Los autobuses permanecían en la puerta estacionados, no partirían a su destino hasta bastante después de medianoche, así que albergábamos en casa a los amigos y compañeros de otros pueblos. Una ducha, las mejores galas, la cena escueta y a la jungla de la noche.
Todo se desarrollaba en el mismo instituto, desde casi el amanecer hasta bien entrada la madrugada, participábamos todos: alumnos, profesores, administrativos, bedeles y todo el que quisiera acercarse por allí.
Así era, poco más o menos, un día de Santo Tomás de Aquino cuando yo iba al instituto. De eso han pasado más de veinte años, aunque yo lo recuerdo como si mañana, veintiocho de enero, fuera a festejarlo una vez más.
¡¡¡¡Salud!!!!.

Imagen: Santo Tomás de Aquino (1224-1274)

2 Response to "Aquellos Días de Santo Tomás"

  1. Que bonitos recuerdos compañeros, mientras leía tu escrito he evocado mentalmente mis días de instituto, algo diferente en las fiestas al tuyo, pero con componentes parecidos. Enhorabuena, me gustó enormemente la forma en que lo relataste, un abrazo.

    Pese a que no hemos coincido en los mismos años, sí hemos compartido el mismo centro, y como bien dices, tenemos amigos en cualquier pueblo de los alrededores(¿recuerdas las fiestas de Abanilla?).
    Pero he echado de menos los grandes pinos que separaban el centro de la casa de Juan (el de los cochinos); en aquel lugar he pasado grandes momentos, incluso en las fiesta que se organizaba por la noche.
    ¿Y el concurso de tartas inglesas?
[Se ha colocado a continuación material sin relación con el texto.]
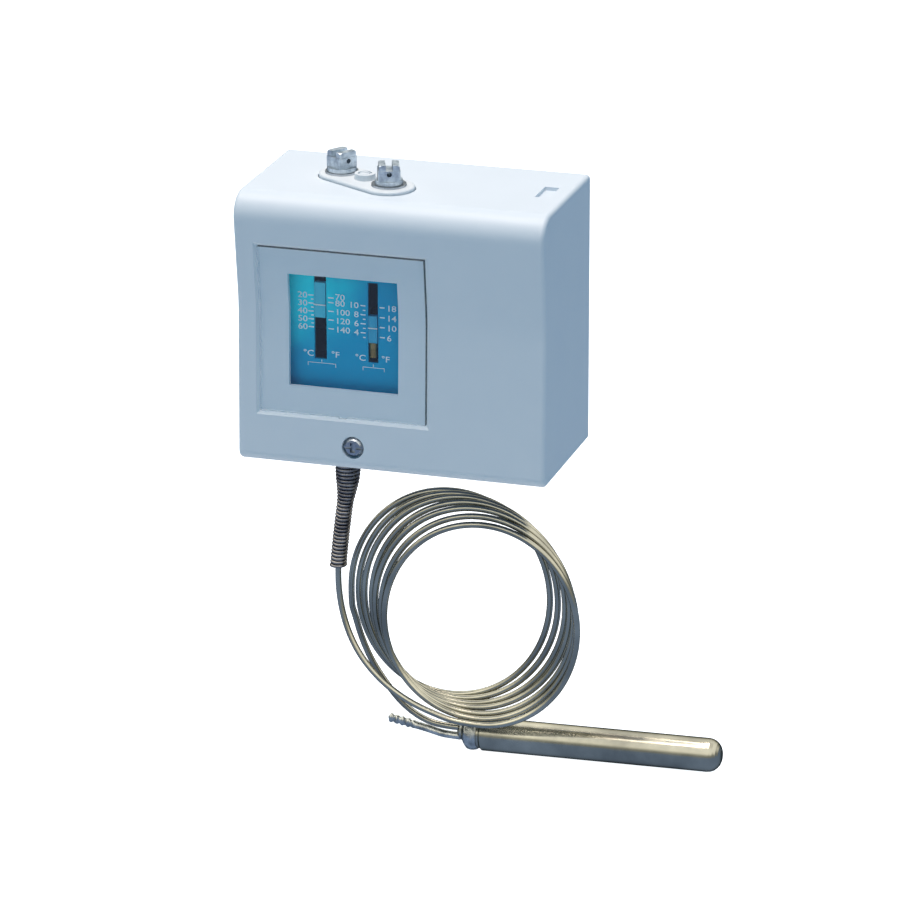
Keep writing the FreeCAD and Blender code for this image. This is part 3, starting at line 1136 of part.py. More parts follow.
def all_parts():
    nut_under = {"range": RANGE_POINTER_Z - RANGE_NUT_HEIGHT / 2,
                 "diff": DIFF_POINTER_Z - DIFF_NUT_HEIGHT / 2}
    parts = {
        "cover": make_cover(),
        "window_lens": make_window_lens(),
        "cover_screw": make_cover_screw(),
        "chassis": make_chassis(),
        "spindle_pad": make_spindle_pad(),
        "pad_screw": make_pad_screw(),
        "range_bushing": make_bushing(RANGE_X, RANGE_Y, RANGE_BUSHING_FLANGE),
        "diff_bushing": make_bushing(DIFF_X, DIFF_Y, DIFF_BUSHING_FLANGE),
        "range_spindle": make_spindle(RANGE_X, RANGE_Y, RANGE_COLLAR_RADIUS, RANGE_HEAD_TURN, 90),
        "diff_spindle": make_spindle(DIFF_X, DIFF_Y, DIFF_COLLAR_RADIUS, DIFF_HEAD_TURN, 0),
        "range_clip": make_clip(RANGE_X, RANGE_Y),
        "diff_clip": make_clip(DIFF_X, DIFF_Y),
        "range_carriage": make_carriage(RANGE_X, RANGE_Y, RANGE_SLOT_X, RANGE_NUT_HEIGHT,
                                        RANGE_POINTER_Z),
        "diff_carriage": make_carriage(DIFF_X, DIFF_Y, DIFF_SLOT_X, DIFF_NUT_HEIGHT,
                                       DIFF_POINTER_Z),
        "range_pointer": make_pointer(RANGE_SLOT_X, RANGE_SLOT_WIDTH, RANGE_POINTER_Z,
                                      RANGE_POINTER_BELOW, RANGE_POINTER_ABOVE),
        "diff_pointer": make_pointer(DIFF_SLOT_X, DIFF_SLOT_WIDTH, DIFF_POINTER_Z,
                                     DIFF_POINTER_BELOW, DIFF_POINTER_ABOVE),
        "pointer_screw": make_pointer_screw(),
        "scale_plate": make_scale_plate(),
        "main_lever": make_lever(),
        "lever_bracket": make_lever_bracket(),
        "pivot_pin": make_pivot_pin(),
        "range_spring_seat": make_spring_seat(),
        "diff_spring_anchor": make_spring_anchor(),
        "range_spring": make_setting_spring(RANGE_X, RANGE_Y, RANGE_SPRING_RADIUS,
                                            RANGE_SPRING_WIRE, RANGE_SPRING_TURNS,
                                            nut_under["range"]),
        "diff_spring": make_setting_spring(DIFF_X, DIFF_Y, DIFF_SPRING_RADIUS, DIFF_SPRING_WIRE,
                                           DIFF_SPRING_TURNS, nut_under["diff"]),
        "bellows_cup": make_bellows_cup(),
        "bellows_cap": make_bellows_cap(),
        "bellows": make_bellows(),
        "pusher": make_pusher(),
        "ferrule": make_ferrule(),
        "guard_spring": make_guard_spring(),
        "capillary_lead": make_capillary(LEAD_ROUTE, "capillary_lead"),
        "capillary_coil": make_capillary_coil(),
        "capillary_tail": make_capillary(TAIL_ROUTE, "capillary_tail"),
        "bulb_neck": make_bulb_neck(),
        "bulb": make_bulb(),
        "filling_stub": make_filling_stub(),
        "switch_body": make_switch_body(),
        "switch_plunger": make_switch_plunger(),
        "contact_arm": make_contact_arm(),
        "contact_pin": make_contact_pin(),
        "fixed_contact": make_fixed_contact(),
        "terminal_block": make_terminal_block(),
        "earth_screw": make_earth_screw(),
        "cable_grommet": make_cable_grommet(),
    }
    for side, x in scale_ear_places().items():
        parts["scale_pillar_" + side] = make_scale_pillar(x)
        parts["scale_screw_" + side] = make_scale_screw(x)
    for index, x in enumerate(terminal_places(), start=1):
        parts["terminal_clamp_%d" % index] = make_terminal_clamp(x)
        parts["terminal_screw_%d" % index] = make_terminal_screw(x)
    return parts


def main():
    os.makedirs("parts", exist_ok=True)
    for name, shape in all_parts().items():
        if not shape.isValid() or len(shape.Solids) != 1:
            print(name, "valid", shape.isValid(), "solids", len(shape.Solids))
        shape.exportStep(os.path.join("parts", name + ".step"))


main()
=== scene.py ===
import json
import logging
import math
from dataclasses import dataclass, field
from enum import Enum
from typing import Any

import bpy
import numpy as np
from mathutils import Matrix, Vector


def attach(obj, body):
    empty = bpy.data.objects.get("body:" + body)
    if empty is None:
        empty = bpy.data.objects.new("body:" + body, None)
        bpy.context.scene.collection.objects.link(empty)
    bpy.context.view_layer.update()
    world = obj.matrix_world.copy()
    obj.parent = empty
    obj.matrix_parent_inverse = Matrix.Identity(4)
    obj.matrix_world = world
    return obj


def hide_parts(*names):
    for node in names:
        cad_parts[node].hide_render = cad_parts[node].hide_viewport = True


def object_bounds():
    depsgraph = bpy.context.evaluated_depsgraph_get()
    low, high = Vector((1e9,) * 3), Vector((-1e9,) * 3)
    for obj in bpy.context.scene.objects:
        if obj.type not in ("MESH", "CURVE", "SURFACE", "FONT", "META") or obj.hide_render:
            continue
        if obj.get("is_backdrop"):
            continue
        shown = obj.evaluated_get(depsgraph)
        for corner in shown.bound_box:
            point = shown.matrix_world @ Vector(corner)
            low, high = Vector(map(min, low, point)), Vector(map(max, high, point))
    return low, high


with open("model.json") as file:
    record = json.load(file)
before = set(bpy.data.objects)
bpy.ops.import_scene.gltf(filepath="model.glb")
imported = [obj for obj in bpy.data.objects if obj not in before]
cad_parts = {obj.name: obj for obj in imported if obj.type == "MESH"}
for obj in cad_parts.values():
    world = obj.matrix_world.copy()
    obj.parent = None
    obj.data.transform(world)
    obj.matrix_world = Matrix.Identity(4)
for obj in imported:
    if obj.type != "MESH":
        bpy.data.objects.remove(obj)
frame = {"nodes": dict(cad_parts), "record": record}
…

Yo comencé en el centro cuando se daba el cambio de BUP a ESO y el primer año fue un verdadero caos, aunque año tras año siempre ha sido igual para todas las generaciones. Continúan llenando las aulas chicos y chicas de todos los pueblos, y todos nos sentimos reflejados en tu Santo Tomás de Aquino. Gracias por evocarnos tan lindos recuerdos.